Раз в день меня выводили в туалет и приказывали брать туда свое ведро со всем его содержимым, скопившимся за двадцать четыре часа. При этом мне давали маленький отрезок жесткой бумаги в качестве туалетной. Но, вместо того, чтобы использовать бумагу, я подмывался и уносил ее, спрятав в ладони. Возвратившись в камеру, я перепрятывал там свою бумагу, и постепенно у меня скопилось довольно много этих маленьких бумажных кусочков. Я решил, что могу сделать из них папье-маше, пережевав эти кусочки, и потом забить им углубление, в которое входила задвижка замка. Тогда, после подъема кровати, будет только казаться, что замок закрыт – на самом же деле кровать будет держаться лишь потому, что находится в вертикальном положении. Ранее я заметил, что перед тем моментом, когда замок защелкивается, кровать уже находится в сбалансированном положении и не падает обратно вниз. Заранее подготовившись – перед тем, как охранник поднимет кровать утром – я мог бы потом дождаться безопасного момента, когда он не будет смотреть в глазок, и потянуть тяжелый каркас из железа и дерева на себя - до момента, когда он будет едва балансировать в петлях и его будет валить вниз, на маленькую круглую табуретку. Потом, перед тем, как кровать начнет свое движение, мне следовало быстро встать на колени и положить голову виском на табурет - так, чтобы десятки килограмм дерева и стали рухнули на нее и моментально раскрошили мой череп. Конечно, я не могу назвать все это приятным занятием – обдумывать такой план, начать собирать бумагу для подготовки к нему – но, в то же время, этот план дал мне небольшое, но физически необходимое ощущение некоторого элемента контроля над своим будущим. И он также открывал мне путь к некоему выходу – в том случае, если бы происходящее со мной тогда перешло некоторую грань, за которой я уже не смог бы этого переносить.

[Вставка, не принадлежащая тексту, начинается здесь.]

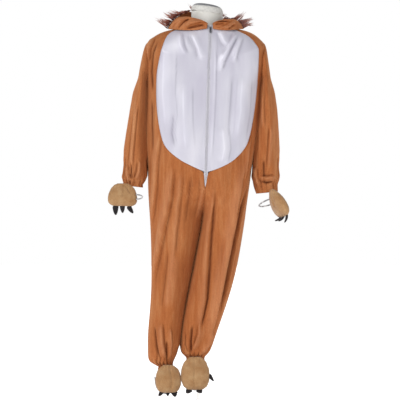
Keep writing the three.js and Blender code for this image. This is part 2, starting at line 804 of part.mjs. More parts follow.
// The middle of the mane's strip at u, with its directions: along the rim, up out of it, and wide.
function stripPlace(side, u) {
  const place = ((hoodAcross[0] - u) / (hoodAcross[0] - hoodAcross.at(-1))) * HOOD_COLUMNS;
  const i = Math.min(HOOD_COLUMNS - 1, Math.floor(place));
  const [start, end] = [hoodPoint(side, hoodAcross[i], 1), hoodPoint(side, hoodAcross[i + 1], 1)];
  const below = hoodPoint(side, hoodAcross[i], BELOW_RIM);
  below.lerp(hoodPoint(side, hoodAcross[i + 1], BELOW_RIM), place - i);
  const run = end.clone().sub(start).normalize();
  const rim = start.lerp(end, place - i);
  const up = rim.clone().sub(below).normalize();
  const wide = up.clone().cross(run).normalize().multiplyScalar(side);
  return { middle: rim.addScaledVector(up, MANE_STRIP.gap + MANE_STRIP.thickness / 2), run, up, wide };
}

function maneBacking(side) {
  const { width, thickness, from, to } = MANE_STRIP;
  const corners = [
    [1, 1],
    [-1, 1],
    [-1, -1],
    [1, -1],
  ];
  const rings = steps(from, to, STRIP_STEPS).map((u) => {
    const { middle, up, wide } = stripPlace(side, u);
    return corners.map(([a, b]) =>
      middle
        .clone()
        .addScaledVector(wide, (a * width) / 2)
        .addScaledVector(up, (b * thickness) / 2),
    );
  });
  return solid(loft(rings));
}

// One lock: three sides, thickest near the root, with its tip drooping a little.
function lock(side, i) {
  const u = mix(MANE_STRIP.from - 0.02, MANE_STRIP.to + 0.02, (i + 0.5) / LOCKS);
  const { middle, run, up, wide } = stripPlace(side, u);
  const row = LOCK_ROWS[i % LOCK_ROWS.length];
  const out = vector(middle.x, middle.y, 0).normalize();
  const grow = up.clone().multiplyScalar(mix(0.9, 0.35, u)).addScaledVector(out, row.flare);
  grow.addScaledVector(run, 0.12 * scatter(i + 11)).normalize();
  grow.addScaledVector(up, Math.max(0, LEAST_LIFT - grow.dot(up))).normalize();
  const lying = smooth((LYING.from - u) / (LYING.from - LYING.to));
  grow.lerp(out.setZ(LYING.rise).normalize(), lying).normalize();
  const length = LOCK_LENGTH * (1 + 0.2 * scatter(i + 29));
  const root = middle.addScaledVector(wide, row.place);
  const sideways = run.clone().addScaledVector(grow, -grow.dot(run)).normalize();
  const other = grow.clone().cross(sideways);
  const ring = (distance, radius, droop) =>
    steps(0, 2 * Math.PI, 3)
      .slice(0, -1)
      .map((angle) => {
        const point = root.clone().addScaledVector(grow, distance);
        point.z -= droop;
        return point
          .addScaledVector(sideways, radius * Math.cos(angle))
          .addScaledVector(other, radius * Math.sin(angle));
      });
  const rings = [ring(0.4, LOCK_ROOT, 0), ring(length * 0.45, 0.9 * LOCK_ROOT, -2), ring(length, 0.5, 4)];
  return solid(loft(rings));
}

function mane(side) {
  const locks = Array.from({ length: LOCKS }, (_, i) => lock(side, i));
  return geometryOf(wasm.Manifold.union([maneBacking(side), ...locks]));
}

for (const [side, word] of [
  [-1, "left"],
  [1, "right"],
]) {
  add("hood_flap_" + word, hoodFlap(side, FLAPS[word]), "plush");
  add("hood_" + word, hoodHalf(side), "plush");
  add("mane_" + word, mane(side), "fur");
}

// ---- Stuffed paw and foot covers, with felt claws and elastic ----
const PAD_COLUMNS = 12;
const padTable = (rows) => table(["down", "half", "front", "back"], rows);
const PADS = {
  paw_left: {
    top: vector(-330, -48, 893),
    down: vector(-0.03, 0, -1),
    across: vector(1, 0, 0),
    rows: padTable([
      [0, 22, 3, 3],
      [7, 36, 7, 5],
      [20, 49, 14, 8],
      [38, 57, 20, 17],
      [58, 61, 23, 22],
      [74, 60, 21, 20],
      [85, 53, 14, 14],
      [91, 40, 5, 5],
    ]),
  },
  paw_right: {
    top: vector(262, -66, 866),
    down: vector(0.46, 0, -0.89),
    across: vector(0.36, -0.9, 0.19),
    rows: padTable([
      [0, 14, 3, 3],
      [9, 23, 8, 6],
      [26, 38, 16, 14],
      [48, 50, 21, 20],
      [72, 56, 23, 22],
      [94, 54, 22, 20],
      [108, 46, 15, 14],
      [116, 34, 5, 5],
    ]),
  },
  foot_left: {
    top: vector(-149, -50, 163),
    down: vector(0, 0, -1),
    across: vector(1, 0, 0),
    rows: padTable([
      [0, 19, 3, 3],
      [7, 30, 8, 5],
      [17, 41, 13, 7],
      [34, 47, 20, 19],
      [56, 50, 24, 26],
      [78, 48, 24, 26],
      [95, 41, 16, 18],
      [103, 30, 6, 6],
    ]),
  },
  foot_right: {
    top: vector(-41, -50, 195),
    down: vector(0, 0, -1),
    across: vector(1, 0, 0),
    rows: padTable([
      [0, 21, 3, 3],
      [8, 33, 8, 5],
      [19, 44, 13, 7],
      [42, 53, 21, 20],
      [68, 56, 25, 26],
      [92, 54, 25, 26],
      [112, 46, 17, 18],
      [123, 32, 6, 6],
    ]),
  },
};

// A pad's own directions: run down its length, across it, and out of its front.
function padAxes(pad) {
  const run = pad.down.clone().normalize();
  const across = pad.across.clone().addScaledVector(run, -pad.across.dot(run)).normalize();
  return { run, across, out: across.clone().cross(run).normalize() };
}

// A point on a pad: down in millimetres, turn 0 at the +across edge and then round the back.
function padPoint(pad, down, turn, lift = 0) {
  const at = (column) => rowAt(pad.rows, column, "down", down);
  const { run, across, out } = padAxes(pad);
  const depth = Math.sin(turn) < 0 ? at("front") : at("back");
  return pad.top
    .clone()
    .addScaledVector(run, down)
    .addScaledVector(across, (at("half") + lift) * Math.cos(turn))
    .addScaledVector(out, -(depth + lift) * Math.sin(turn));
}

function padSolid(pad) {
  const turns = steps(0, 2 * Math.PI, PAD_COLUMNS).slice(0, -1);
  return loft(pad.rows.map(({ down }) => turns.map((turn) => padPoint(pad, down, turn))));
}

// A claw of two stitched layers of felt: broad at the root, curved and pointed.
function claw(root, tip, width, flat) {
  const run = tip.clone().sub(root).normalize();
  const side = flat.clone().addScaledVector(run, -flat.dot(run)).normalize();
  const out = side.clone().cross(run);
  const rings = steps(0, 1, 3).map((t) => {
    const centre = root.clone().lerp(tip, t).addScaledVector(out, CLAW_BEND * Math.sin(Math.PI * t));
    const scale = Math.sqrt(1 - 0.96 * t);
    return steps(0, 2 * Math.PI, 6)
      .slice(0, -1)
      .map((turn) =>
        centre
          .clone()
          .addScaledVector(side, (width / 2) * scale * Math.cos(turn))
          .addScaledVector(out, (CLAW_THICKNESS / 2) * scale * Math.sin(turn)),
      );
  });
  return loft(rings);
}
const CLAW_THICKNESS = 7;
const CLAW_BEND = 2.5;
// Each claw's root on its pad's own axes, its width, and how far its tip lies from the root. turned
// is 1 where its width runs down the pad's edge and 0 where it runs across the pad's end.
const clawTable = (rows) =>
  table(["across", "down", "ahead", "width", "turned", "dx", "dy", "dz"], rows);
const CLAWS = {
  paw_left: clawTable([
    [-29, 95, 0, 27, 0, 3, -8, -31],
    [0, 95, -4, 24, 0, 1, 16, -22],
    [28, 97.5, 0, 22, 0, 14, -6, -20],
  ]),
  paw_right: clawTable([
    [24, 121, 2, 20, 0, -12, -8, -26],
    [0, 121, 0, 20, 0, -24, -2, -16],
    [-24, 120, -3, 20, 0, -26, 6, -10],
  ]),
  foot_left: clawTable([
    [-27, 107, 0, 20, 0, -10, -8, -12],
    [-2, 107, -3, 20, 0, 0, 4, -12],
    [24, 107, 2, 28, 0, 3, -10, -15],
  ]),
  foot_right: clawTable([
    [-24, 129, 1, 30, 0, -10, -9, -11],
    [16, 129, 1, 30, 0, 8, -10, -10],
    [62.5, 70, -2, 18, 1, 10, -8, -22],
  ]),
};

// Elastic: a flat band bent round through the points given, its ends just clear of the pad.
const BAND_THICKNESS = 1.5;
const BANDS = {
  hand_loop_left: { pad: "paw_left", width: 8, ends: [0.5, 0.5], at: [44, 62], reach: [24, 0, 0] },
  hand_loop_right: {
    pad: "paw_right",
    width: 8,
    ends: [3.0, 3.0],
    at: [30, 52],
    reach: [-46, 0, -16],
  },
};
// Foot straps hang in a U behind and under the foot, from the pad's back.
const STRAPS = table(
  ["name", "pad", "from", "bottom", "left", "right"],
  [
    ["foot_strap_left", "foot_left", 46, 113, -54, 38],
    ["foot_strap_right", "foot_right", 64, 131, -44, 44],
  ],
);
const STRAP_WIDTH = 13;
const STRAP_BACK = 28; // how far behind the pad's middle the strap hangs

for (const [name, pad] of Object.entries(PADS)) {
  add(name, padSolid(pad), "paw");
  CLAWS[name].forEach((row, i) => {
    const { run, across, out } = padAxes(pad);
    const root = pad.top.clone().addScaledVector(across, row.across);
    root.addScaledVector(run, row.down).addScaledVector(out, row.ahead);
    const tip = root.clone().add(vector(row.dx, row.dy, row.dz));
    const flat = row.turned ? run : across;
    add(name + "_claw_" + (i + 1), claw(root, tip, row.width, flat), "felt");
  });
}
for (const [name, loop] of Object.entries(BANDS)) {
  const pad = PADS[loop.pad];
  const [from, to] = loop.at.map((down, i) => padPoint(pad, down, loop.ends[i], 4));
  const reach = vector(...loop.reach);
  const points = steps(0, Math.PI, 8).map((angle) =>
    from
      .clone()
      .lerp(to, (1 - Math.cos(angle)) / 2)
      .addScaledVector(reach, Math.sin(angle)),
  );
  add(name, band(points, vector(0, 1, 0), loop.width, BAND_THICKNESS), "elastic");
}
for (const { name, pad: padName, from, bottom, left, right } of STRAPS) {
  const { top } = PADS[padName];
  const points = steps(Math.PI, 0, 10).map((angle) =>
    vector(
      top.x + (left + right) / 2 + ((right - left) / 2) * Math.cos(angle),
      top.y + STRAP_BACK,
      top.z - from - (bottom - from) * Math.sin(angle) ** 0.7,
    ),
  );
  add(name, band(points, vector(0, 1, 0), STRAP_WIDTH, BAND_THICKNESS), "elastic");
}

// ---- The dress form and its stand ----
const FORM = table(
  ["z", "middle", "half", "front", "back"],
  [
    [852, 0, 120, 78, 78],
    [856, 0, 140, 92, 90],
    [872, 0, 150, 99, 97],
    [930, 0, 156, 104, 99],
    [1010, 0, 148, 102, 94],
    [1090, 2, 140, 100, 90],
    [1180, 3, 148, 106, 92],
    [1270, 4, 162, 112, 98],
    [1350, 4, 178, 108, 98],
    [1410, 4, 188, 98, 92],
    [1446, 4, 190, 84, 82],
    [1470, 4, 180, 70, 70],
    [1486, 4, 154, 60, 62],
    [1497, 5, 118, 57, 58],
    [1506, 6, 88, 56, 57],
    [1518, 6.5, 70, 55, 56],
    [1536, 6.5, 65, 54, 55],
    [1585, 6.5, 64, 53, 54],
  ],
);
const FORM_COLUMNS = 20;
const NECK_CAP = table(
  ["rise", "scale"],
  [
    [0, 1.02],
    [7, 1.02],
    [9, 0.99],
    [14, 0.93],
    [18, 0.82],
    [21, 0.62],
    [22.5, 0.34],
  ],
);
const CAP_TILT = 0.1; // the cap leans down to the right
const BASE = { radius: 200, thickness: 12, edge: 3 };
const POLE = { radius: 8, foot: vector(-30, 0, 12.4), top: vector(4, 0, 851.4) };

const ellipse = (middle, half, front, back, z, count) =>
  steps(0, 2 * Math.PI, count)
    .slice(0, -1)
    .map((turn) => {
      const depth = Math.sin(turn) < 0 ? front : back;
      return vector(middle + half * Math.cos(turn), depth * Math.sin(turn), z);
    });
add(
  "form_torso",
  loft(FORM.map((row) => ellipse(row.middle, row.half, row.front, row.back, row.z, FORM_COLUMNS))),
  "form",
);
const neckTop = FORM.at(-1);
const cap = add(
  "neck_cap",
  loft(
    NECK_CAP.map(({ rise, scale }) =>
      ellipse(0, neckTop.half * scale, neckTop.front * scale, neckTop.back * scale, rise, FORM_COLUMNS),
    ),
  ),
  "form",
);
cap.position.set(neckTop.middle, 0, neckTop.z + neckTop.half * Math.sin(CAP_TILT) + SEAM);
cap.rotation.y = CAP_TILT;

const lean = POLE.top.clone().sub(POLE.foot);
const pole = new THREE.CylinderGeometry(POLE.radius, POLE.radius, lean.length(), 16);
add("stand_pole", merged(pole), "steel");
costume.children.at(-1).position.copy(POLE.foot).addScaledVector(lean, 0.5);
costume.children.at(-1).quaternion.setFromUnitVectors(vector(0, 1, 0), lean.normalize());

const baseProfile = [
  [0, 0],
  [BASE.radius, 0],
  [BASE.radius, BASE.thickness - BASE.edge],
  [BASE.radius - BASE.edge, BASE.thickness],
  [0, BASE.thickness],
].map(([r, z]) => new THREE.Vector2(r, z));
const base = add("stand_base", merged(new THREE.LatheGeometry(baseProfile, 36)), "steel");
base.rotation.x = Math.PI / 2;
base.position.set(POLE.foot.x, 0, 0);

// The base's centre is the origin.
costume.position.x = -POLE.foot.x;

export default costume;
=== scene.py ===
"""The looks of a plush lion costume on a dress form stand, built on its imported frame.

Metres, +Z up. The costume faces -Y, and "left" is the side at -X. Tables give millimetres.
"""

import math
import random
from collections import namedtuple

import bmesh
import bpy
import numpy as np
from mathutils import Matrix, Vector, kdtree


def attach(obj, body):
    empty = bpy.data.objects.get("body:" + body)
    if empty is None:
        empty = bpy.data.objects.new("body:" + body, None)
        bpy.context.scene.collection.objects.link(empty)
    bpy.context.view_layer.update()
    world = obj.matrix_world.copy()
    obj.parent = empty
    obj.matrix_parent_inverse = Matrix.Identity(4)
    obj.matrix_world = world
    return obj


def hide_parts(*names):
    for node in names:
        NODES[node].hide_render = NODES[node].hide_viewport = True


MM = 0.001
SIDES = ("left", "right")

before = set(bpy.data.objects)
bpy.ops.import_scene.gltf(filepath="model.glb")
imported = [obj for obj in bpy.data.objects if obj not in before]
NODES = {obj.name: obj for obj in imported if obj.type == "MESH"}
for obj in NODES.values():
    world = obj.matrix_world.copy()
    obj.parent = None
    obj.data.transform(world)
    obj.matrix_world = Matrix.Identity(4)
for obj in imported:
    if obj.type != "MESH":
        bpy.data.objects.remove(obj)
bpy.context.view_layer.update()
WORN = "costume"  # the body that everything but the pull tab belongs to


# ---- Camera, floor and light ----
VIEW_SIZE = 1.6  # what the frame takes in at the costume, across and up
VIEW_CENTRE = (0.008, -0.05, 0.826)
VIEW_DISTANCE = 14.0
VIEW_REACH = 80  # past the far edge of the floor
SENSOR = 36.0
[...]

Я уже упоминал свою лихорадку. Она была похожа на малярию. Сейчас я уже не помню, откуда она у меня взялась, но, кажется, ее проявления бывали у меня еще в детстве. Вскоре после того, как Кожухов в который раз заново приступил к выяснению моей личной истории, я однажды проснулся утром после короткого получасового сна и обнаружил, что мои щеки горят, а губы сделались сухими. Я попросил позвать врача. Пришла женщина – среднего возраста, усталая, вытянутое лицо, сочувствующий взгляд – и сунула мне подмышку термометр. На нем было более 40ºС, и я очень перепугался. Женщина печально сказала, что не может ничего для меня сделать, но дала мне немного аспирина. Я был просто ошеломлен, когда понял, что это означало продолжение допросов.
Для Кожухова моя горячка была вроде забавы. Я умолял его. Я сказал ему, что обливаюсь потом, и что у меня чрезвычайно опасная температура, что моя голова и суставы болят – и он не мог не заметить пересохших губ и цвета моего лица. Но в ответ он просто рассмеялся. «Что ж, я помогу тебе остыть!» - заявил он, подошел к окну и распахнул его. Заканчивался февраль, и температура воздуха на улице была ниже нуля. Кожухов обмотал шерстяным шарфом свою шею, надел теплое армейское пальто, меховую шапку и толстые рукавицы. А затем принялся просто хохотать надо мной. Думаю, что смех у него был искренним. Он нашел эту ситуацию довольно забавной, и она развеселила его, каким-то диким весельем. Потом он попробовал продолжить дознание, но большую часть времени я дрожал слишком сильно, чтобы быть способным ему отвечать. Наконец он закрыл окно – но вовсе не из человеколюбия, а просто потому, что моя дрожь и клацающие зубы замедляли его работу, делая продвижение вперед невозможным. На следующий день он заявил с угрожающей усмешкой, потирая, в предвкушении, руки: «У тебя сегодня высокая температура, заключенный? Ну, мы можем снизить эту температуру очень легко. Ты увидишь. Мы гораздо лучше этих докторов. Ты убедишься!». И он снова надел свою шинель, открыл окно и хохотал, наблюдая, как я содрогаюсь от бесконтрольной дрожи. И так было на допросах не раз.
Поэтому я не удивляюсь тому, что последовательных, хронологических воспоминаний от пребывания в Сухановке у меня почти не осталось.